Am Dienstagabend traf Sarkozy in Tiflis den georgischen Präsidenten Michail Saakaschwili, der dem von der EU vermittelten Friedensplan für den Südkaukasus in leicht abgeänderter Form zustimmte. Auf georgischen Wunsch wurde die Formulierung gestrichen, dass es eine internationale Diskussion über den «künftigen Status» von Südossetien und Abchasien geben solle. Dieser Plan sei die Basis für eine UN-Resolution, sagte Sarkozy in Tiflis.

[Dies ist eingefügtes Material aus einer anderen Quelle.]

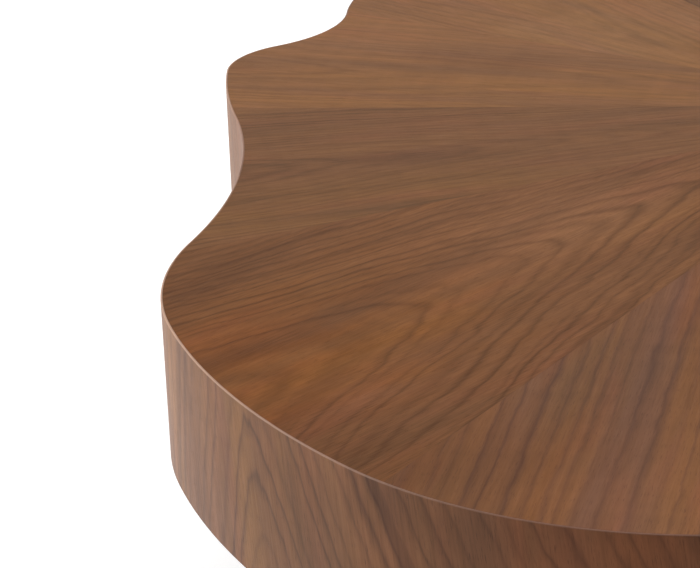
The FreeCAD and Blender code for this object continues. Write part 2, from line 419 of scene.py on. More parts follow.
class WoodFigure:
    """The figure of plain-sliced walnut: nested arches, fibres, pores, drifts of colour and a faint
    painted sheen across the grain.
    """

    NUMBERS = (
        "Depth", "Slope", "Opening", "Ring", "Wobble", "Strength", "Seed", "Soft", "Fibre"
    )
    COLOURS = ("Ground", "Warm", "Blush", "Shade", "Line")
    LAYER_STEP = (3.7, 1.9, 5.3)
    TREMBLE_SHARE = 0.1
    NICK_SHARE = 0.4
    UNEVEN_SCALE = 0.45
    UNEVEN_SHARE = 2.6
    FINE_EDGE = ((0.0, 0.16), (0.12, 0.03), (0.48, 0.06), (0.72, 0.36), (0.86, 1.0), (1.0, 0.16))
    BROAD_EDGE = ((0.0, 0.45), (0.2, 0.08), (0.42, 0.05), (0.66, 0.6), (0.8, 1.0), (1.0, 0.45))
    LEAST_FORCE = 0.45
    PORE_SHARE = 0.45
    PORE_DEPTH = 0.6

    def __init__(self) -> None:
        """Build the shared node group."""
        self.group = bpy.data.node_groups.new("plain_sliced_walnut", "ShaderNodeTree")
        self.declare("INPUT", ("Place",), "NodeSocketVector")
        self.declare("INPUT", self.NUMBERS, "NodeSocketFloat")
        self.declare("INPUT", self.COLOURS, "NodeSocketColor")
        self.declare("OUTPUT", ("Colour",), "NodeSocketColor")
        self.declare("OUTPUT", ("Height",), "NodeSocketFloat")
        self.tree = Tree(self.group)
        self.given = self.tree.add("NodeGroupInput").outputs
        self.along, self.across, _ = self.tree.split(self.given["Place"])
        self.seeded = self.tree.join(self.along, self.across, self.given["Seed"])
        self.paint(self.rings())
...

Beide von Moskau protegierten Gebiete gehören nach internationalem Recht zu Georgien.
Einen Tag nach der verkündeten Feuerpause begannen russische und georgische Truppen im Südkaukasus erste Gespräche über einen Austausch von gefangenen Soldaten. Moskauer Angaben zufolge starben bei den am Freitag ausgebrochenen Kriegshandlungen in Georgien 74 russische Soldaten. Die georgische Regierung sprach von 165 eigenen Kriegstoten im Land - mit Ausnahme des Gebietes Südossetien. Dort sollen nach russischen Angaben etwa 2000 Menschen gestorben sein.
Russlands Außenminister Sergej Lawrow wies Kritik der USA am Kriegseinsatz russischer Truppen im Südkaukasus zurück. Russlands Eingreifen in Georgien sei eine Friedensmission gewesen, was auch Frankreichs Präsident Sarkozy bei seinem Besuch in Moskau bestätigt habe, sagte Lawrow nach Angaben der Agentur Interfax in Moskau. Die US-Regierung hatte zuvor Russland vorgehalten, sich durch die «Invasion» als stabilisierender Faktor in der Region diskreditiert zu haben.